Volatilitas (untuk absorbat gas): Untuk absorbat gas, volatilitasnya berkorelasi dengan tekanan uapnya. Gas yang kurang volatil (lebih mudah mengembun) cenderung lebih mudah teradsorpsi.
2. Sifat Adsorben
Adsorben adalah mitra interaksi absorbat, dan karakteristiknya sangat menentukan efektivitas proses:
Luas Permukaan Spesifik: Semakin besar luas permukaan spesifik adsorben (area per unit massa), semakin banyak situs adsorpsi yang tersedia untuk absorbat, yang mengarah pada kapasitas adsorpsi yang lebih tinggi. Bahan berpori seperti karbon aktif, zeolit, dan MOFs (Metal-Organic Frameworks) dikenal karena luas permukaannya yang sangat tinggi.
Porositas (Distribusi Ukuran Pori): Pori-pori diklasifikasikan menjadi mikropori (< 2 nm), mesopori (2-50 nm), dan makropori (> 50 nm). Ukuran pori harus sesuai dengan ukuran absorbat untuk memungkinkan akses dan retensi yang optimal. Mikropori efektif untuk molekul kecil, sementara mesopori dan makropori penting untuk transportasi molekul yang lebih besar.
Sifat Kimia Permukaan (Gugus Fungsi): Kehadiran gugus fungsi tertentu pada permukaan adsorben (misalnya, gugus hidroksil, karboksil, amina) dapat meningkatkan afinitas terhadap absorbat tertentu melalui interaksi polar, ikatan hidrogen, atau pertukaran ion.
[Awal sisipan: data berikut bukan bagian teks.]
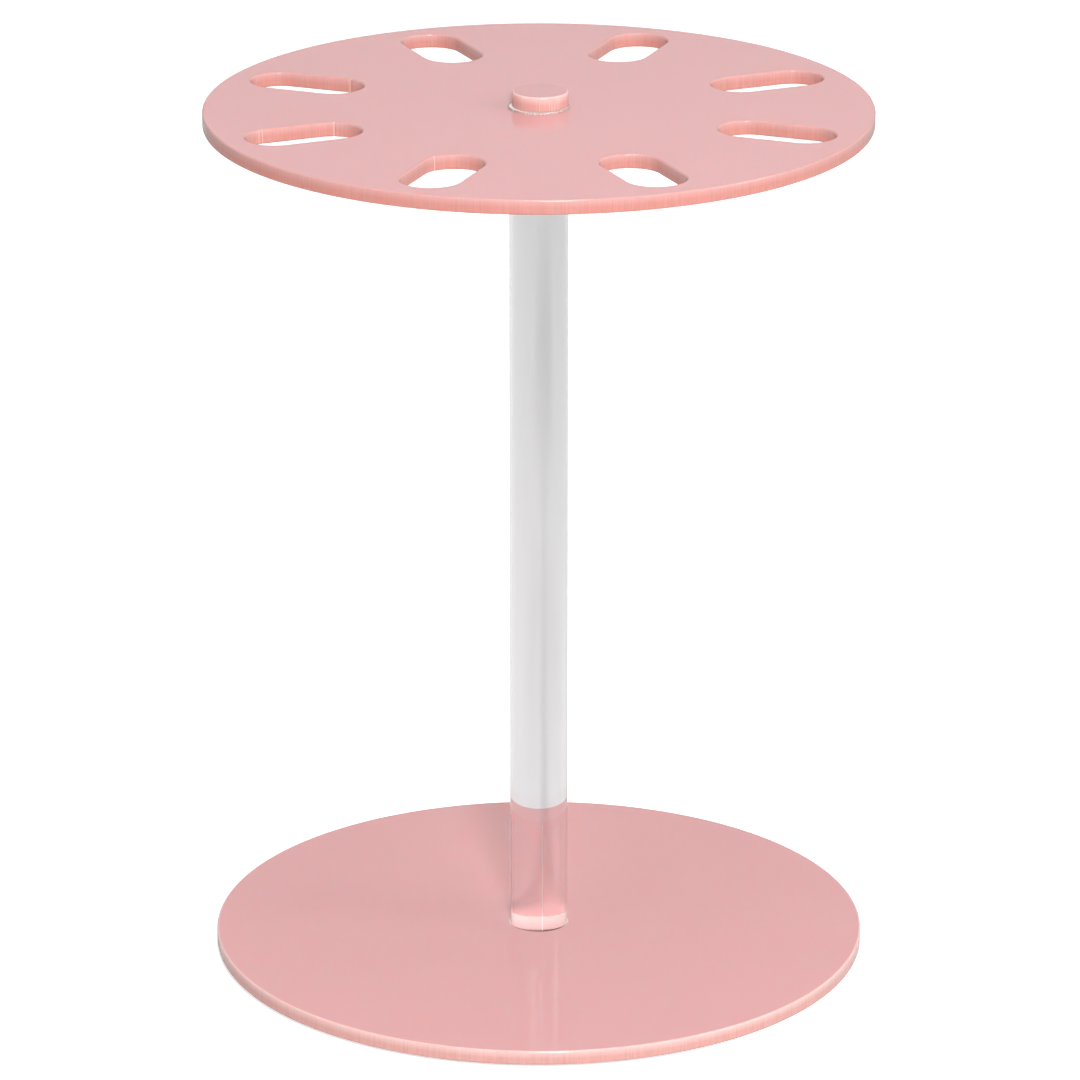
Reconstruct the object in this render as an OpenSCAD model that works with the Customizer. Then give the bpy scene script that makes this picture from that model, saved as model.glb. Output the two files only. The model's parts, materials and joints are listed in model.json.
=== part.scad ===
// Worktop stand for salon hand tools: two round acrylic plates on one clear post.
// Millimetres, +Z up. The origin is on the worktop, under the middle of the base.

/* [Plates] */
// Diameter of the base plate and of the top plate
plate_d = 225; // [200:5:260]
// Thickness of the acrylic sheet that the plates and the cap are cut from
sheet_t = 5; // [4:1:8]
// Radius of the rounded outer rims of the plates and the cap
rim_r = 0.6; // [0.2:0.1:1]

/* [Slots] */
// Number of tool slots in the top plate, evenly spaced
slot_count = 8; // [4:1:8]
// Length of a slot, along the plate's radius
slot_len = 40; // [30:1:42]
// Width of a slot
slot_w = 20; // [12:1:22]
// Sheet left between a slot's outer end and the plate's edge
slot_margin = 8; // [6:1:12]
// Width of the broken edge round the top and bottom of a slot
slot_break = 0.7; // [0.1:0.1:0.8]

/* [Post] */
// Diameter of the clear post
post_d = 20; // [18:1:25]
// Length of the clear post
post_len = 300; // [200:5:350]
// How far the post stands proud of the top plate
post_proud = 0.5; // [0.4:0.1:1]
// Broken edge at each sawn end of the post
post_break = 0.2; // [0.1:0.1:0.3]
// Gap all round the post in the plates' holes, taken up by cement
joint_gap = 0.3; // [0.2:0.1:0.5]

/* [Cap] */
// How much smaller the cap is than the post, all round
cap_step = 0.5; // [0.5:0.5:3]
// How far off the post's axis the cap is stuck, along X
cap_shift = 0.5; // [0:0.1:0.5]
// Thickness of the cement film under the cap
film_t = 0.1; // [0.1:0.1:0.3]

/* [Feet] */
// Number of stick-on feet under the base
foot_count = 4; // [3:1:6]
// Diameter of a foot where it meets the base
foot_d = 10; // [6:1:14]
// Height of a foot
foot_h = 2; // [1.5:0.5:4]
// Distance from the plate's edge to the middle of a foot
foot_inset = 17; // [10:1:30]

/* [Hidden] */
// Fineness of the round shapes
$fn = 96;
// Clearance that lets a cutter run past a face
past = 1;
// Depth that the base's cement stays below the top of its hole
cement_sunk = 1;
// How far the bead of cement spreads over the top plate
bead_w = 0.1;
// Rounding of the cap's lower rim, which is glued down and not polished
cap_low_r = 0.2;

plate_r = plate_d / 2;
post_r = post_d / 2;
hole_r = post_r + joint_gap;
cap_d = post_d - 2 * cap_step;
foot_r = foot_d / 2;
foot_round = foot_h * 0.7;
slot_mid_r = plate_r - slot_margin - slot_len / 2;
slot_step = 360 / slot_count;

base_z = foot_h;
base_top_z = base_z + sheet_t;
post_top_z = base_z + post_len;
top_plate_top_z = post_top_z - post_proud;
top_plate_z = top_plate_top_z - sheet_t;
cap_z = post_top_z + film_t;

// A disc of sheet with both outer rims rounded, the lower one by low_r
module rimmed_disc(d, low_r = rim_r) {
    r = d / 2;
    half_t = sheet_t / 2;
    rotate_extrude() {
        square([r - low_r, half_t]);
        translate([0, half_t]) square([r - rim_r, half_t]);
        translate([0, low_r]) square([r, sheet_t - low_r - rim_r]);
        translate([r - low_r, low_r]) rim_corner(low_r);
        translate([r - rim_r, sheet_t - rim_r]) rim_corner(rim_r);
    }
}

// The part of a rim's round that lies to the right of its centre
module rim_corner(round_r) {
    intersection() {
        circle(round_r);
        translate([0, -round_r]) square([round_r, 2 * round_r]);
    }
}

// The hole that the post passes through
module post_hole() {
    translate([0, 0, -past]) cylinder(r = hole_r, h = sheet_t + 2 * past);
}

// A slot's outline: straight sides and round ends, lying along X
module slot_outline() {
    straight = slot_len - slot_w;
    square([straight, slot_w], center = true);
    for (side = [-1, 1]) translate([side * straight / 2, 0]) circle(d = slot_w);
}

// The sloping edge round the mouth of a slot, opening upwards from z = 0
module slot_mouth() {
    straight = slot_len - slot_w;
    r = slot_w / 2;
    for (side = [-1, 1])
        translate([side * straight / 2, 0, 0]) cylinder(r1 = r, r2 = r + slot_break, h = slot_break);
    rotate([90, 0, 90])
        translate([0, 0, -straight / 2])
            linear_extrude(straight)
                polygon([[-r, 0], [r, 0], [r + slot_break, slot_break], [-r - slot_break, slot_break]]);
}

// One tool slot, as the shape to cut from a plate that lies on z = 0
module tool_slot() {
    translate([0, 0, -past]) linear_extrude(sheet_t + 2 * past) slot_outline();
    translate([0, 0, sheet_t - slot_break]) slot_mouth();
    mirror([0, 0, 1]) translate([0, 0, -slot_break]) slot_mouth();
}

module base_plate() {
    color([0.93, 0.62, 0.61])
        translate([0, 0, base_z])
            difference() {
                rimmed_disc(plate_d);
                post_hole();
            }
}

module top_plate() {
    color([0.93, 0.62, 0.61])
        translate([0, 0, top_plate_z])
            difference() {
                rimmed_disc(plate_d);
                post_hole();
                for (i = [0 : slot_count - 1])
                    rotate([0, 0, (i + 0.5) * slot_step])
                        translate([slot_mid_r, 0, 0]) tool_slot();
            }
}

module post() {
    color([0.86, 0.88, 0.90, 0.4])
        translate([0, 0, base_z])
            rotate_extrude()
                polygon([[0, 0], [post_r - post_break, 0], [post_r, post_break],
                         [post_r, post_len - post_break], [post_r - post_break, post_len], [0, post_len]]);
}

module cap() {
    color([0.96, 0.66, 0.62]) translate([cap_shift, 0, cap_z]) rimmed_disc(cap_d, cap_low_r);
}

// Cement between the post and the base plate, sunk a little below the surface
module base_cement() {
    color([0.85, 0.80, 0.78, 0.6])
        translate([0, 0, base_z + post_break])
            difference() {
                cylinder(r = hole_r, h = sheet_t - cement_sunk - post_break);
                translate([0, 0, -past]) cylinder(r = post_r, h = sheet_t + 2 * past);
            }
}

// Cement between the post and the top plate, squeezed out in a bead on top
module top_cement() {
    color([0.85, 0.80, 0.78, 0.6])
        rotate_extrude()
            polygon([[post_r, top_plate_z], [hole_r, top_plate_z], [hole_r, top_plate_top_z],
                     [hole_r + bead_w, top_plate_top_z], [post_r, post_top_z - post_break]]);
}

// Film of cement between the post's end and the cap
module cap_cement() {
    color([0.85, 0.80, 0.78, 0.6])
        translate([cap_shift, 0, post_top_z]) cylinder(d = cap_d - 2 * rim_r, h = film_t);
}

// One clear foot: flat where it sticks to the base, rounded towards the worktop
module foot(i) {
    color([0.90, 0.90, 0.88, 0.5])
        rotate([0, 0, (i - 0.5) * 360 / foot_count])
            translate([plate_r - foot_inset, 0, 0])
                rotate_extrude() {
                    square([foot_r - foot_round, foot_h]);
                    translate([0, foot_round]) square([foot_r, foot_h - foot_round]);
                    intersection() {
                        translate([foot_r - foot_round, foot_round]) circle(foot_round);
                        translate([foot_r - foot_round, 0]) square([foot_round, foot_round]);
                    }
                }
}

base_plate();
post();
top_plate();
cap();
base_cement();
top_cement();
cap_cement();
foot(1);  // foot_1
foot(2);  // foot_2
foot(3);  // foot_3
foot(4);  // foot_4
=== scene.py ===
"""Looks of a worktop rack for salon tools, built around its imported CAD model.

Everything is in metres, in the model's own frame: +Z up, origin on the worktop under the base.
"""
import json
import math

import bpy
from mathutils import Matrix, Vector, noise
from mathutils.geometry import delaunay_2d_cdt


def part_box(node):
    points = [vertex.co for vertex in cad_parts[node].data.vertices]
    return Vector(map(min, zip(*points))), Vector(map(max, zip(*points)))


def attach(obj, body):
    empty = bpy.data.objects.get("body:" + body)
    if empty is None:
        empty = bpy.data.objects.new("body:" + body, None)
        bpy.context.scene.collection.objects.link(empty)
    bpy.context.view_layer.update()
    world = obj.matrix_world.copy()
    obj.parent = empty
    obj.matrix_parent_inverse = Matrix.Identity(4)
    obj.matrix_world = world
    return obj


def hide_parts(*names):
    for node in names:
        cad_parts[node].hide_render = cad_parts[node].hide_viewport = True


MM = 0.001

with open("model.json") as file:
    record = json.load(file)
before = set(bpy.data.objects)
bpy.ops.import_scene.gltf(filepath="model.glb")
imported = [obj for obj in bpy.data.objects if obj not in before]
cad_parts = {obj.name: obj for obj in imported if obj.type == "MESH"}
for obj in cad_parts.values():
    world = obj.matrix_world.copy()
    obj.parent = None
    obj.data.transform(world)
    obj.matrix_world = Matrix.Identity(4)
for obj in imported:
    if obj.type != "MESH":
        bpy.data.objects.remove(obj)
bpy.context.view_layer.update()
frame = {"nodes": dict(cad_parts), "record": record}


# ---------------------------------------------------------------- sizes, read from the frame

def node_box(name):
    """Lowest and highest corner of a CAD node."""
    low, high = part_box(name)
    return Vector(low), Vector(high)


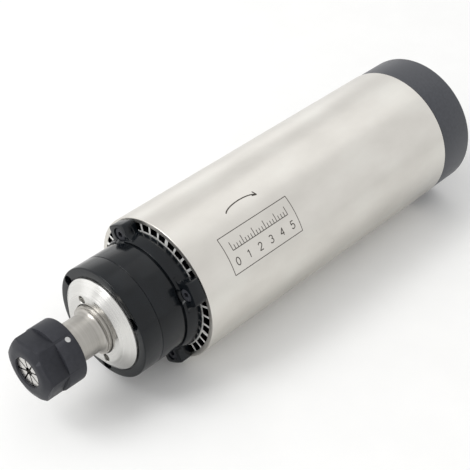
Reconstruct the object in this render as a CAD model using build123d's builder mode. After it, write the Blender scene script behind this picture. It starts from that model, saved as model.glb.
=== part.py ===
"""Air-cooled motor spindle with an ER20 collet.

The spindle lies along Y: its nose points to -Y, its fan and socket to +Y, and Z is up.
Every length is in millimetres and every angle in degrees.
Y = 0 is the front edge of the steel sheath, on the spindle axis, where the front flange seats.
"""

import os
from math import radians, tan

from build123d import *

os.makedirs("parts", exist_ok=True)

# ---------------------------------------------------------------- driving sizes
# Sheath and finned core
body_diameter = 80.0
sheath_length = 191.0
sheath_wall = 2.6
fin_depth = 4.0
fin_thickness = 1.2
fin_pitch = 9.5
fins_per_side = 3
core_web = 2.9
core_setback = 15.0
land_width = 10.0

# Nose: front flange, bearing cover and locking cap
nose_step = 2.8
flange_step = 0.4
nose_length = 24.5
flange_length = 9.8
lug_depth = 7.5
lug_width = 12.8
lug_inset = 0.6
lug_corner = 1.6
lug_bite = 1.0
lug_angle = 30.5
lug_count = 4
screw_circle_inset = 6.3
screw_head_pocket = 3.6
lug_pocket_depth = 4.3
cover_length = 11.7
cap_thread_ratio = 0.376
cap_radius_ratio = 0.688
cap_face_ratio = 0.294
cap_edge = 0.9
cap_cone = 4.5
cap_thread_length = 7.0
pin_hole_ratio = 0.84
pin_hole_depth = 3.0
pin_hole_angle = 118.0
pin_hole_count = 2

# Bearings, given as bore, outside diameter and width
front_bearing_bore = 25.0
front_bearing_outside = 42.0
front_bearing_width = 9.0
rear_bearing_bore = 15.0
rear_bearing_outside = 32.0
rear_bearing_width = 9.0
race_thickness = 2.6
cage_length = 6.0
ball_count = 24

# Shaft, seen from the front collar outwards and from the bearings inwards
collar_height = 0.7
collar_proud = 1.6
flare_length = 3.8
neck_diameter = 21.4
neck_length = 15.0
nose_thread_diameter = 24.8
nose_thread_length = 12.0
shoulder_height = 2.5
shoulder_length = 3.5

# Collet and nut
collet_diameter = 21.0
collet_length = 31.5
collet_face_radius = 8.4
collet_head = 7.8
collet_land = 1.1
collet_groove = 2.4
groove_radius = 8.7
collet_front_angle = 30.0
collet_taper = 8.0
tool_bore = 3.175
slot_width = 0.6
slot_count = 8
slot_bridge = 6.0
nut_diameter = 34.0
nut_flats = 30.0
nut_length = 22.7
nut_hex_length = 12.2
nut_overhang = 1.4
nut_corner = 1.2
nut_flat_angle = 34.0
hexagon_half_angle = 180 / 6
cut_overrun = 1.0
nut_lip_bite = 1.4

# Motor
rotor_wall = 3.6
rotor_length = 80.0
rotor_start = 45.0
rotor_bar_count = 30
stator_slot_count = 18
winding_overhang = 16.0
winding_inset_ratio = 0.25
winding_step_ratio = 0.115

# Rear end: bell, fan, cover and socket
bell_hub_wall = 4.5
bell_hub_side_count = 8
bell_arm_bite = 2.0
fan_radius = 28.6
fan_hub_radius = 12.0
fan_length = 12.0
fan_blade_count = 9
fan_blade_thickness = 1.8
fan_blade_lean = 12.0
fan_blade_bite = 1.0
rear_gap = 0.5
rear_cover_inset = 0.45
rear_cover_length = 23.8
rear_cover_wall = 2.4
rear_cover_side_ratio = 1.5
boss_width = 8.0
boss_depth = 5.4
grille_slot_count = 16
grille_slot_width = 3.4
grille_slot_length = 13.0
grille_circle = 23.5
socket_radius = 9.4
socket_length = 12.5
socket_wall = 1.6
socket_floor = 4.0
insert_side_count = 24
pin_across = 2.0
pin_reach = 4.0
pin_circle = 3.9
pin_count = 4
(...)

Modifikasi permukaan adsorben sering dilakukan untuk meningkatkan selektivitas.
Struktur Kristalinitas dan Morfologi: Struktur internal dan bentuk fisik adsorben dapat mempengaruhi distribusi situs aktif, stabilitas termal, dan resistensi terhadap erosi, yang pada gilirannya memengaruhi kinerja adsorpsi.
3. Kondisi Lingkungan/Operasional
Parameter operasional adalah faktor eksternal yang dapat diatur untuk mengoptimalkan proses adsorpsi:
Suhu: Adsorpsi umumnya bersifat eksotermik (melepaskan panas). Oleh karena itu, peningkatan suhu biasanya mengurangi kapasitas adsorpsi karena absorbat cenderung memiliki energi kinetik yang lebih tinggi dan lebih mudah melepaskan diri dari permukaan. Namun, pada kemosorpsi, peningkatan suhu mungkin diperlukan untuk mengatasi energi aktivasi.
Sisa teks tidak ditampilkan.